Spotlight Album

Thirst No More

Sandra McCracken with Derek Webb performing at The Grey Eagle in Asheton, NC (Photo: Danielhalton from Wikipedia Commons, Public Domain): World weariness expressing not helplessness but hopefulness…


By Bob Marovich




Sandra McCracken

Integrity Music (released: October 9, 2020)


Regardless of whether Sandra McCracken penned the 10 songs on Patient Kingdom before or during the pandemic, they certainly express well the disquiet of the times. But the world-weariness welling from deep within the Nashville-based singer-songwriter’s soul expresses not helplessness but hopefulness, as if giving testimony to the cyclicality and potentiality of life. And that is what, I believe, the new album is all about.

Songs on Patient Kingdom that are particularly attuned to the times include the gentle and tuneful “You Are With Me,” an ode about the Lord’s power to restore and sustain; and the infectious “Lay My Worry Down,” which encourages everybody to leave their troubles at God’s doorstep. Courage to trust God’s faithfulness during life’s tempests is the subject of “Into the Harbor.” The lessons of Hebrews 11:1 (“Faith is the substance of things hoped for…”) hover over the entire project, sharing profundity with an original McCracken lyric here, delivered with a delicate lift in her voice: “Thirst no more/come and drink…”

‘Patient Kingdom,’ Sandra McCracken, title track from her new album

‘On High Places,’ Sandra McRacken, from Patient Kingdom

With its melodic and singalong chorus, “On High Places” sounds like an ancient folksong. “I am not afraid to be afraid,” McCracken sings, later augmenting this mantra of fearless vulnerability with the anthemic refrain: “We will rise, we will rise.” It reminds me of a line from Faulkner’s short story, “The Bear:” “Be scared. You can’t help that. But don’t be afraid.” It would have been particularly stunning had the ensemble sung a few bars of the “On High Places” refrain a cappella, as they do on the title track.

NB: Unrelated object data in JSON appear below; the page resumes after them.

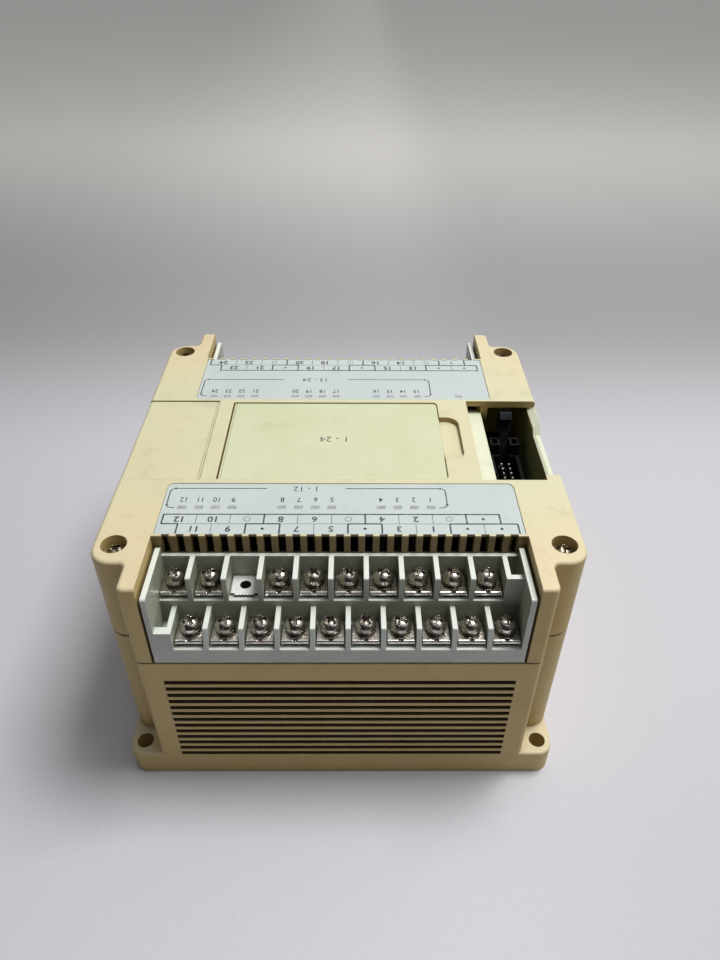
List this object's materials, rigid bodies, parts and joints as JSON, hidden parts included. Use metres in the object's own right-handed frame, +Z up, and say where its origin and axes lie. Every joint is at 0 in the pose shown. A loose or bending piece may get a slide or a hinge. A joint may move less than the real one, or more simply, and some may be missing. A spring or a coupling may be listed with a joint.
{
  "type": "plc module",
  "caption": "Relay output expansion module for a programmable controller: vented cream case, stepped barrier terminals at both ends, flip-up lid, bus header bay and panel ears.",
  "frame": {"origin": "centre of the underside of the case", "axes": "+X to the side with the open bus header bay, +Y away from the front terminals, +Z up out of the mounting face"},
  "size_m": [0.132, 0.138, 0.083],
  "materials": {
    "case_cream": "fine moulded texture, aged cream",
    "lid_cream": "smooth moulded, aged cream",
    "label_white": "printed sheet",
    "terminal_grey": "moulded light grey",
    "nickel": "nickel plated",
    "black_plastic": "moulded black",
    "pin_gold": "plated",
    "board_green": "varnished laminate",
    "lamp_red": "moulded, tinted",
    "pipe_clear": "clear bars",
    "tinned_wire": "tinned",
    "relay_case": "sealed cube",
    "ferrite": "pressed ferrite",
    "winding": "enamelled wire on a bobbin",
    "can_sleeve": "sleeved can",
    "standoff_brass": "turned",
    "latch_grey": "moulded dark grey"
  },
  "bodies": {
    "case": {"base_case": "case_cream", "top_case": "case_cream", "front_label": "label_white", "rear_label": "label_white", "front_terminal_block": "terminal_grey", "rear_terminal_block": "terminal_grey", "terminal_plates": "nickel", "clamp_washers": "nickel", "spring_washers": "nickel", "terminal_screws": "nickel", "case_screws": "nickel", "bus_header": "black_plastic", "bus_header_pins": "pin_gold", "logic_board": "board_green", "logic_chips": "black_plastic", "front_indicators": "lamp_red", "rear_indicators": "lamp_red", "front_light_pipes": "pipe_clear", "rear_light_pipes": "pipe_clear", "front_terminal_board": "board_green", "rear_terminal_board": "board_green", "front_link_wires": "tinned_wire", "rear_link_wires": "tinned_wire", "logic_link_pins": "pin_gold", "relay_board": "board_green", "relays": "relay_case", "transformer_core": "ferrite", "transformer_winding": "winding", "filter_capacitors": "can_sleeve", "board_standoffs": "standoff_brass", "board_screws": "nickel"},
    "lid": {"centre_lid": "lid_cream"},
    "left_cover": {"left_port_cover": "case_cream"},
    "front_lever": {"front_ejector": "black_plastic"},
    "rear_lever": {"rear_ejector": "black_plastic"},
    "rail_latch": {"din_latch": "latch_grey"}
  },
  "joints": [
    {"name": "lid_hinge", "type": "hinge", "parent": "case", "child": "lid", "pos_m": [-0.03585, 0, 0.0818], "axis": [0, -1, 0], "range_deg": [0, 95]},
    {"name": "left_cover_lift", "type": "slide", "parent": "case", "child": "left_cover", "axis": [0, 0, 1], "range_m": [0, 0.03]},
    {"name": "front_ejector_hinge", "type": "hinge", "parent": "case", "child": "front_lever", "pos_m": [0.0558, -0.0176, 0.062], "axis": [1, 0, 0], "range_deg": [-20, 25]},
    {"name": "rear_ejector_hinge", "type": "hinge", "parent": "case", "child": "rear_lever", "pos_m": [0.0558, 0.0126, 0.062], "axis": [-1, 0, 0], "range_deg": [-20, 25]},
    {"name": "din_latch_slide", "type": "slide", "parent": "case", "child": "rail_latch", "axis": [0, 1, 0], "range_m": [0, 0.003]}
  ]
}
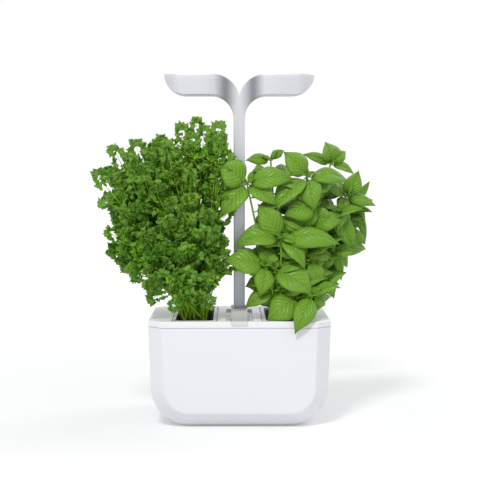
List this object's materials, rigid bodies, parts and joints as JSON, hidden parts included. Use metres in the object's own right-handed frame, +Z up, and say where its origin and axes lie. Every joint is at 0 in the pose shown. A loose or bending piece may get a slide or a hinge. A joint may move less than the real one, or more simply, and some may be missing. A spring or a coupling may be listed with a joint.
{
  "type": "countertop hydroponic garden",
  "caption": "Self-watering indoor planter: tapered tank casing, deck with lift-out growing pods, and a two-leaf grow lamp on a sliding stem.",
  "frame": {"origin": "middle of the footprint on the surface that the garden stands on", "axes": "+Z up, +X to the right seen from the front, +Y to the back"},
  "size_m": [0.3256, 0.1702, 0.3889],
  "materials": {
    "white_gloss": "smooth gloss white",
    "lid_gloss": "smooth satin white",
    "foot_rubber": "matt rubber",
    "tank_plastic": "matt moulded",
    "grey_plastic": "matt moulded",
    "screw_steel": "zinc plated",
    "box_plastic": "smooth satin white",
    "board_green": "solder mask",
    "inlet_black": "matt black",
    "lead_rubber": "matt black",
    "button_plastic": "satin",
    "clip_plastic": "fine satin grey-green",
    "brushed_aluminium": "brushed and clear anodised",
    "parsley_green": "leafy",
    "basil_green": "leafy",
    "diffuser_plastic": "frosted",
    "board_white": "white solder mask",
    "led_white": "clear lens over phosphor",
    "ribbon_plastic": "flat cable",
    "pod_plastic": "smooth satin white",
    "substrate_soil": "damp crumbly substrate",
    "wick_felt": "felt"
  },
  "bodies": {
    "casing": {"outer_casing": "white_gloss", "casing_feet": "foot_rubber"},
    "tank": {"water_tank": "tank_plastic"},
    "deck": {"deck_cover": "lid_gloss", "stem_guide": "grey_plastic", "guide_screws": "screw_steel", "electronics_box": "box_plastic", "box_screws": "screw_steel", "control_board": "board_green", "power_inlet": "inlet_black", "tact_switch": "inlet_black", "board_lead": "lead_rubber", "lamp_lead": "lead_rubber"},
    "lamp": {"lamp_front_shell": "brushed_aluminium", "lamp_rear_shell": "brushed_aluminium", "shell_screws": "screw_steel", "lamp_foot": "grey_plastic", "left_diffuser": "diffuser_plastic", "right_diffuser": "diffuser_plastic", "left_led_board": "board_white", "right_led_board": "board_white", "left_leds": "led_white", "right_leds": "led_white", "left_ribbon": "ribbon_plastic", "right_ribbon": "ribbon_plastic"},
    "clip": {"height_clip": "clip_plastic"},
    "button": {"power_button": "button_plastic"},
    "left_pod": {"left_pod_cup": "pod_plastic", "left_substrate": "substrate_soil", "left_wick": "wick_felt", "parsley_plant": "parsley_green"},
    "right_pod": {"right_pod_cup": "pod_plastic", "right_substrate": "substrate_soil", "right_wick": "wick_felt", "basil_plant": "basil_green"}
  },
  "joints": [
    {"name": "tank_lift", "type": "slide", "parent": "casing", "child": "tank", "axis": [0, 0, 1], "range_m": [0, 0.1]},
    {"name": "deck_lift", "type": "slide", "parent": "tank", "child": "deck", "axis": [0, 0, 1], "range_m": [0, 0.12]},
    {"name": "lamp_slide", "type": "slide", "parent": "deck", "child": "lamp", "axis": [0, 0, 1], "range_m": [-0.05, 0], "deforming": ["lamp_lead", "parsley_plant", "basil_plant"]},
    {"name": "clip_slide", "type": "slide", "parent": "deck", "child": "clip", "axis": [0, -1, 0], "range_m": [0, 0.03]},
    {"name": "button_press", "type": "slide", "parent": "deck", "child": "button", "axis": [0, -1, 0], "range_m": [0, 0.0015], "stiffness_N_per_m": 800},
    {"name": "left_pod_lift", "type": "slide", "parent": "deck", "child": "left_pod", "axis": [0, 0, 1], "range_m": [0, 0.05]},
    {"name": "right_pod_lift", "type": "slide", "parent": "deck", "child": "right_pod", "axis": [0, 0, 1], "range_m": [0, 0.05]}
  ]
}
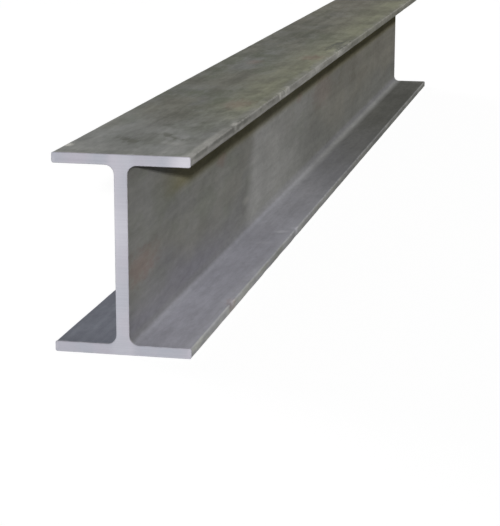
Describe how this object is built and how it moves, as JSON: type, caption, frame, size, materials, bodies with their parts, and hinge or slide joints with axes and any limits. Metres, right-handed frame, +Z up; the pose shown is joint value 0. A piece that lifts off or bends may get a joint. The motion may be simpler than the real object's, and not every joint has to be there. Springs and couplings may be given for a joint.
{
  "type": "stainless steel i-beam",
  "caption": "Straight stainless steel I-beam: one bar with a thick upright web, parallel top and bottom flanges, rounded roots and square-sawn ends.",
  "frame": {"origin": "middle of the underside of the bottom flange, at mid length", "axes": "+Y along the beam, +Z up from the bottom flange to the top flange, +X across the flanges"},
  "size_m": [0.104, 1.5, 0.15],
  "materials": {
    "stainless_steel": "dull pickled mill finish, with brighter sawn ends"
  },
  "bodies": {
    "root": {"i_beam": "stainless_steel"}
  },
  "joints": []
}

‘Into the Harbor,’ Sandra McCracken, from Patient Kingdom

‘Thirst No More,’ Sandra McCracken, from Patient Kingdom

McCracken’s songs owe as much to the folk idiom as to the shape-note hymnody of Southern Harmony. They also seem intended not just for solo voice but for the lusty singing of a chorus of one thousand. Perhaps, when the better days Sandra McCracken sings about come to pass, and they will come to pass, a thousand singers can do just that.